The business case basically had to show that we were going to save more money than we were going to spend - and we will do that by a decent margin, with our system being so complicated and code heavy.

One other key benefit is how the company can now manage changes made by Salesforce administrators. In the past those administrators were able to do this using the Salesforce Lightning framework, making drag and drop configuration changes. The problem was that this used to happen straight in production, which Johnson said is "never a good thing".

This was stopped a few years ago, but then led to the slowdown of administrator changes. Copado is helping speed this up. He said:

They can now make changes in pre-prod, they can push it to production quickly and then safely bring those changes back into the main body so that we don't overwrite it. There were a couple of issues last year before we did all this where we overwrote the code.

So that's a positive for the business team, they can push their changes quickly.

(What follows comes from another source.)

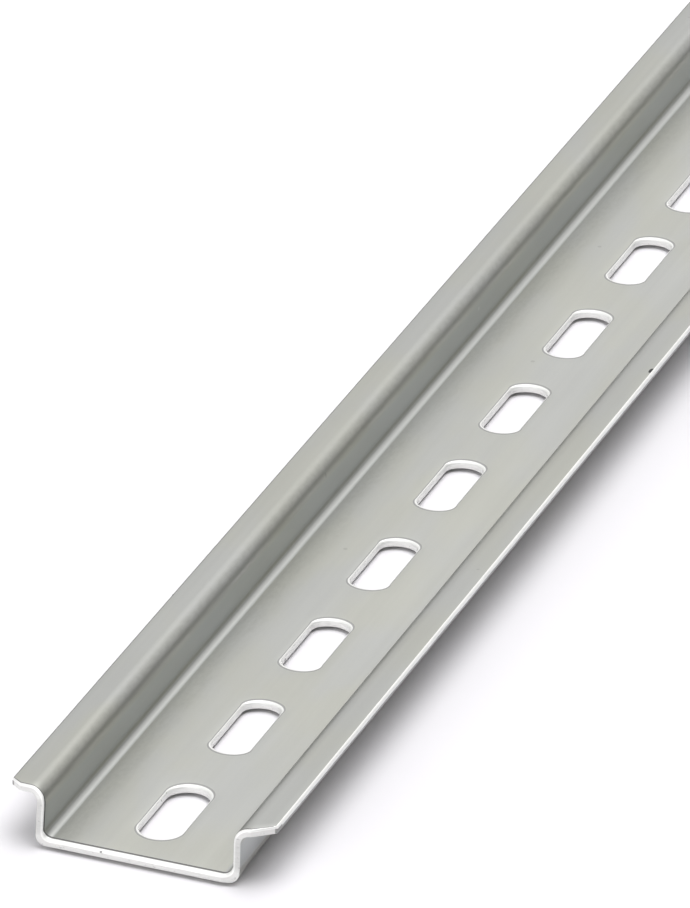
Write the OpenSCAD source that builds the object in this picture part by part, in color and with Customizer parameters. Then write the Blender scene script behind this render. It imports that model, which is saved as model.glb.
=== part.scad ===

We've got that control. There's also lots of regulations in that area, so we are out of the eye or risk and compliance and doing it the right way.

Secondly, it's just time to market. We are spending more time on development, testing and building than we are on managing the environments, managing the code, releasing the code - so that gives us more bandwidth to move things faster. We are now thinking about ‘many times per month' as opposed to ‘once a month'.

Finally, in terms of learnings, Johnson said that if he had the opportunity to go back and start the project again, one thing he would do differently is spend more time with developers, getting them to deeply understand the fundamentals of the changes at hand. He said:

I think I would have done more work with my Salesforce developers and the admins up front. I would have done more work and really pushed them hard in terms of the training. Getting into their heads the concepts and the interfaces being used. Getting solid grounding in modern development, that's something that I would have pushed harder earlier on.